→ Exercise description:
Give the listing again in full, exactly as written.

■ ■ ■

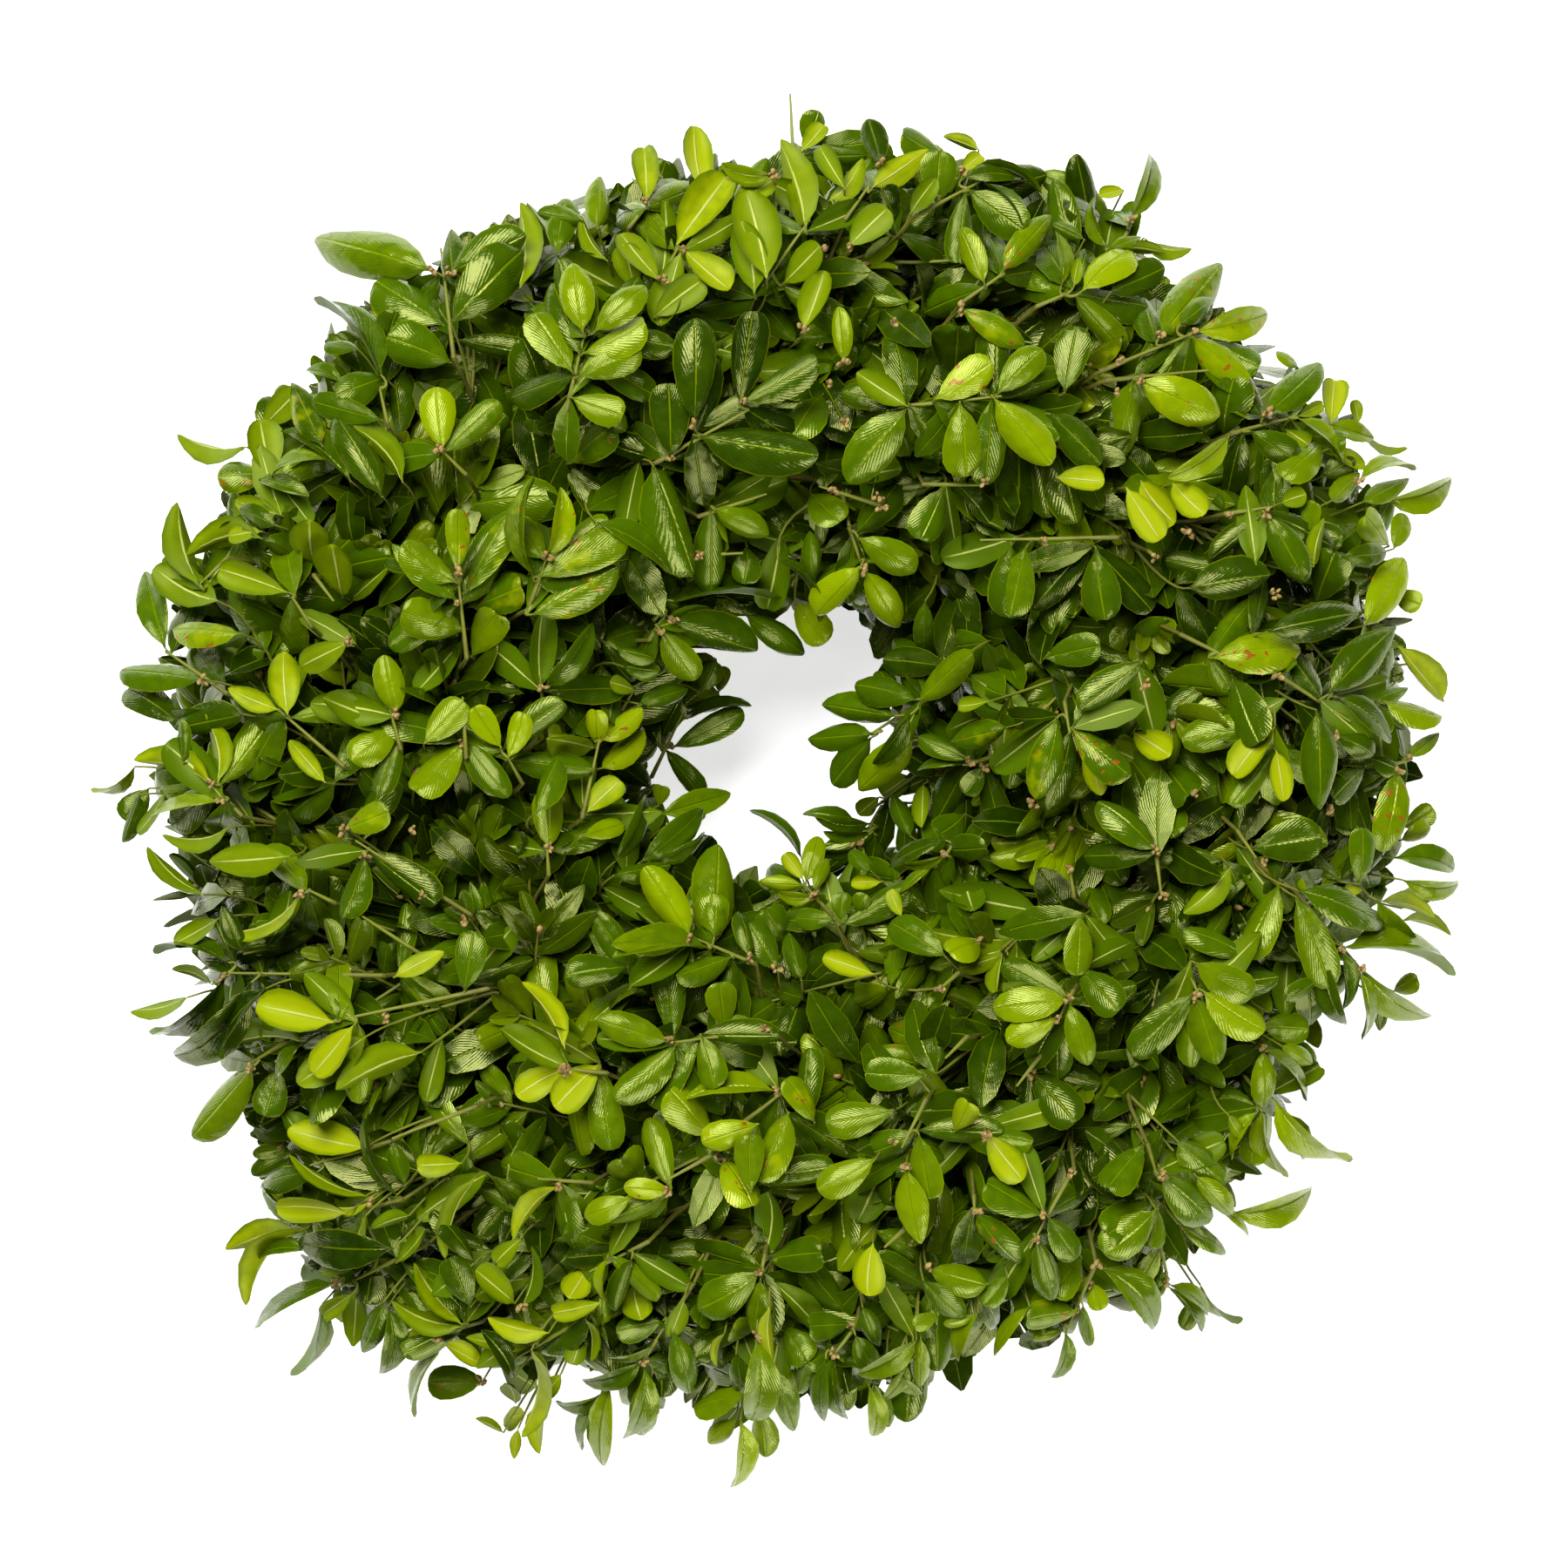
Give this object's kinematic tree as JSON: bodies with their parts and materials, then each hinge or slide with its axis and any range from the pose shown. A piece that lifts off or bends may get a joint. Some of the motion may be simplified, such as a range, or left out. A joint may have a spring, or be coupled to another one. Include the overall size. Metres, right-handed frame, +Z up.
{
  "type": "boxwood wreath",
  "caption": "Round boxwood wreath of leafy sprigs bound in overlapping bunches to a straw ring with one wire, lying on its flat back.",
  "frame": {"origin": "middle of the wreath's bounding box in plan, on the surface that its back rests on", "axes": "+Z up, out of the wreath's front; +Y towards the top of the wreath as it is seen from the front; +X to the right"},
  "size_m": [0.3642, 0.3722, 0.1012],
  "materials": {
    "boxwood_foliage": "waxy satin leaves, dark green above and yellow green below",
    "straw": "matt bound straw",
    "binding_wire": "dark green lacquer, satin"
  },
  "bodies": {
    "root": {"straw_ring": "straw", "binding_wire": "binding_wire", "outer_bunch_01": "boxwood_foliage", "outer_bunch_02": "boxwood_foliage", "outer_bunch_03": "boxwood_foliage", "outer_bunch_04": "boxwood_foliage", "outer_bunch_05": "boxwood_foliage", "outer_bunch_06": "boxwood_foliage", "outer_bunch_07": "boxwood_foliage", "outer_bunch_08": "boxwood_foliage", "outer_bunch_09": "boxwood_foliage", "outer_bunch_10": "boxwood_foliage", "outer_bunch_11": "boxwood_foliage", "outer_bunch_12": "boxwood_foliage", "top_bunch_01": "boxwood_foliage", "top_bunch_02": "boxwood_foliage", "top_bunch_03": "boxwood_foliage", "top_bunch_04": "boxwood_foliage", "top_bunch_05": "boxwood_foliage", "top_bunch_06": "boxwood_foliage", "top_bunch_07": "boxwood_foliage", "top_bunch_08": "boxwood_foliage", "top_bunch_09": "boxwood_foliage", "top_bunch_10": "boxwood_foliage", "top_bunch_11": "boxwood_foliage", "top_bunch_12": "boxwood_foliage", "inner_bunch_01": "boxwood_foliage", "inner_bunch_02": "boxwood_foliage", "inner_bunch_03": "boxwood_foliage", "inner_bunch_04": "boxwood_foliage", "inner_bunch_05": "boxwood_foliage", "inner_bunch_06": "boxwood_foliage"}
  },
  "joints": []
}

■ ■ ■

→ Answer to this task:
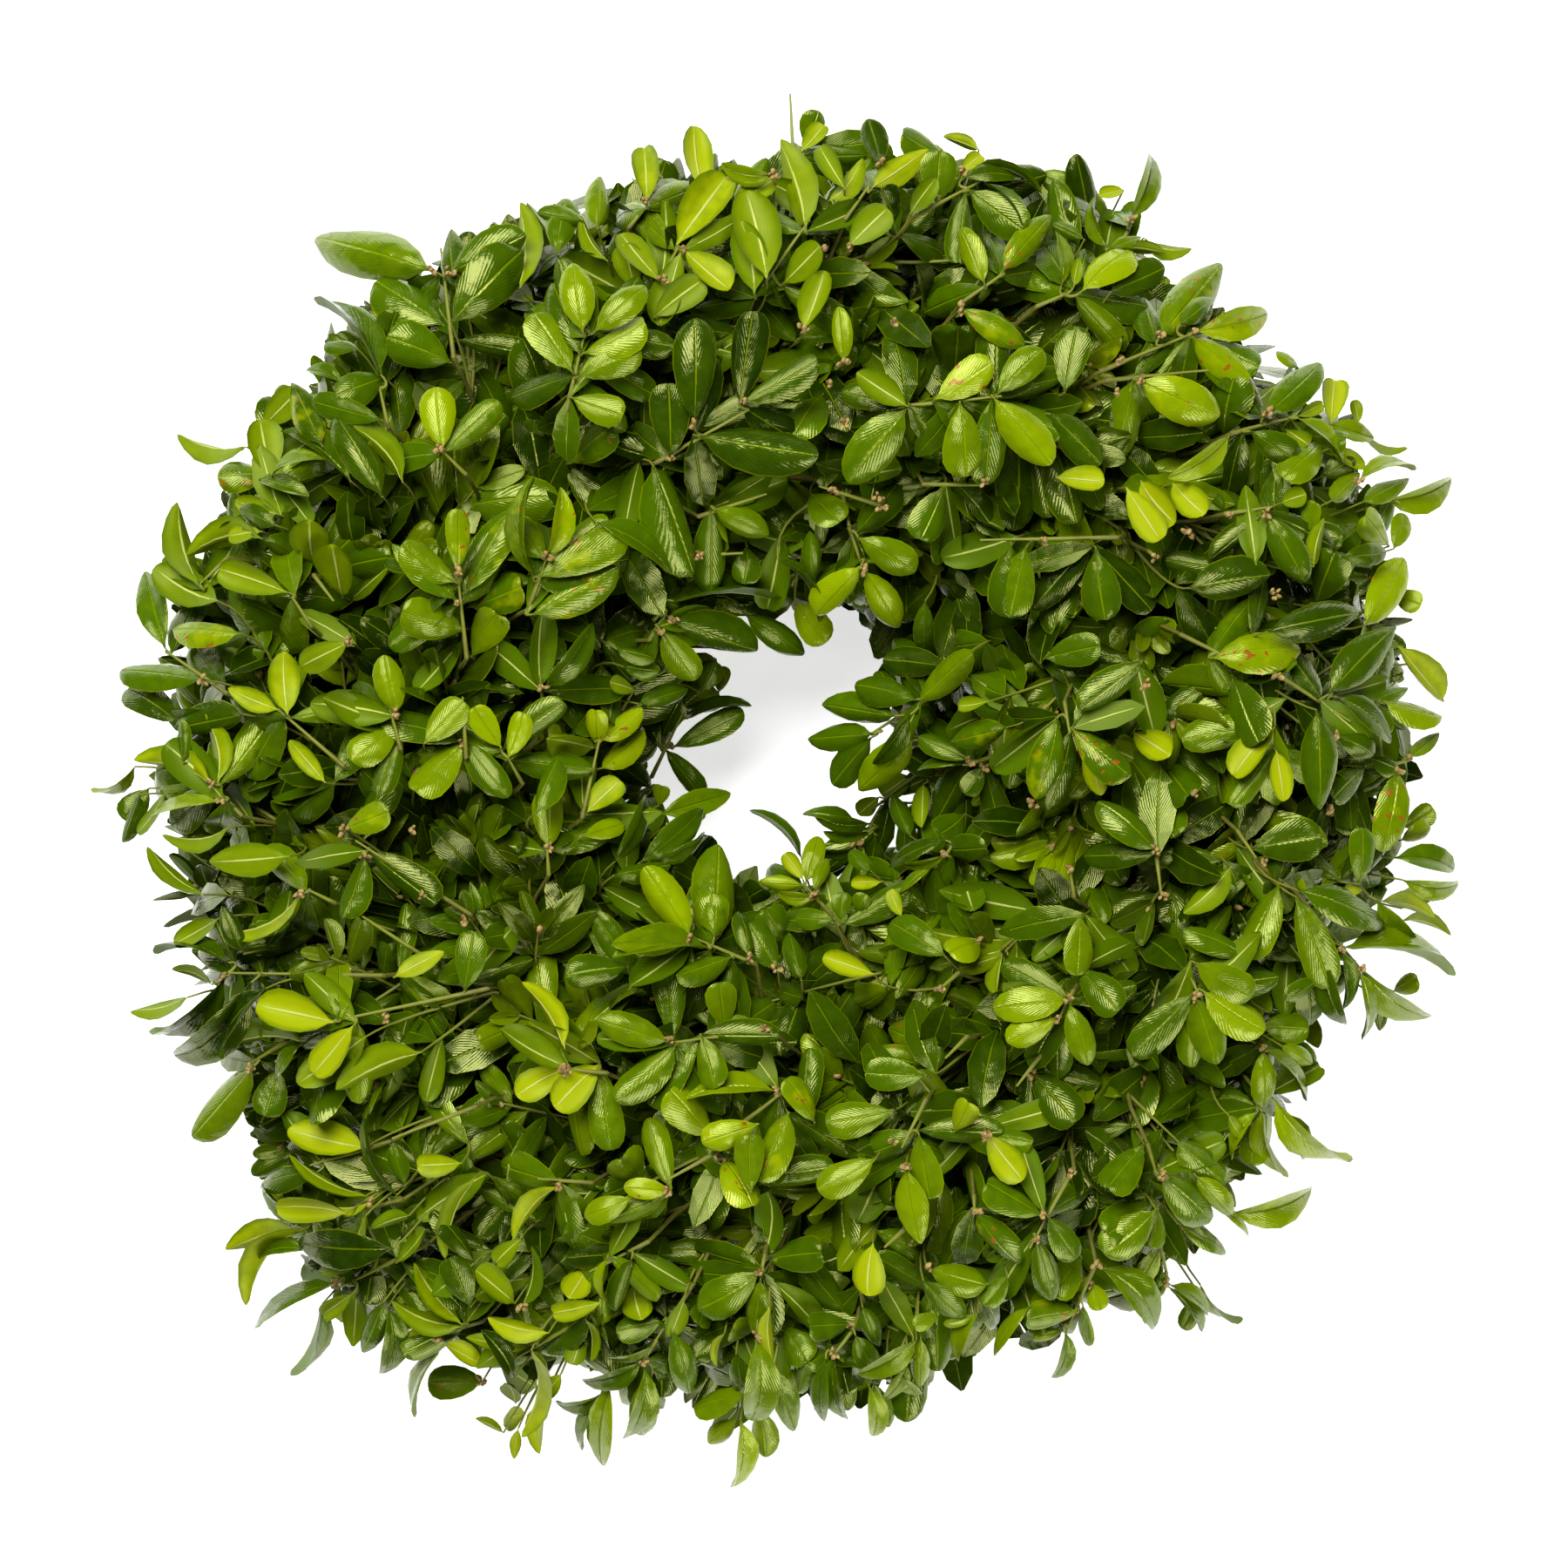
Give this object's kinematic tree as JSON: bodies with their parts and materials, then each hinge or slide with its axis and any range from the pose shown. A piece that lifts off or bends may get a joint. Some of the motion may be simplified, such as a range, or left out. A joint may have a spring, or be coupled to another one. Include the overall size. Metres, right-handed frame, +Z up.
{
  "type": "boxwood wreath",
  "caption": "Round boxwood wreath of leafy sprigs bound in overlapping bunches to a straw ring with one wire, lying on its flat back.",
  "frame": {"origin": "middle of the wreath's bounding box in plan, on the surface that its back rests on", "axes": "+Z up, out of the wreath's front; +Y towards the top of the wreath as it is seen from the front; +X to the right"},
  "size_m": [0.3642, 0.3722, 0.1012],
  "materials": {
    "boxwood_foliage": "waxy satin leaves, dark green above and yellow green below",
    "straw": "matt bound straw",
    "binding_wire": "dark green lacquer, satin"
  },
  "bodies": {
    "root": {"straw_ring": "straw", "binding_wire": "binding_wire", "outer_bunch_01": "boxwood_foliage", "outer_bunch_02": "boxwood_foliage", "outer_bunch_03": "boxwood_foliage", "outer_bunch_04": "boxwood_foliage", "outer_bunch_05": "boxwood_foliage", "outer_bunch_06": "boxwood_foliage", "outer_bunch_07": "boxwood_foliage", "outer_bunch_08": "boxwood_foliage", "outer_bunch_09": "boxwood_foliage", "outer_bunch_10": "boxwood_foliage", "outer_bunch_11": "boxwood_foliage", "outer_bunch_12": "boxwood_foliage", "top_bunch_01": "boxwood_foliage", "top_bunch_02": "boxwood_foliage", "top_bunch_03": "boxwood_foliage", "top_bunch_04": "boxwood_foliage", "top_bunch_05": "boxwood_foliage", "top_bunch_06": "boxwood_foliage", "top_bunch_07": "boxwood_foliage", "top_bunch_08": "boxwood_foliage", "top_bunch_09": "boxwood_foliage", "top_bunch_10": "boxwood_foliage", "top_bunch_11": "boxwood_foliage", "top_bunch_12": "boxwood_foliage", "inner_bunch_01": "boxwood_foliage", "inner_bunch_02": "boxwood_foliage", "inner_bunch_03": "boxwood_foliage", "inner_bunch_04": "boxwood_foliage", "inner_bunch_05": "boxwood_foliage", "inner_bunch_06": "boxwood_foliage"}
  },
  "joints": []
}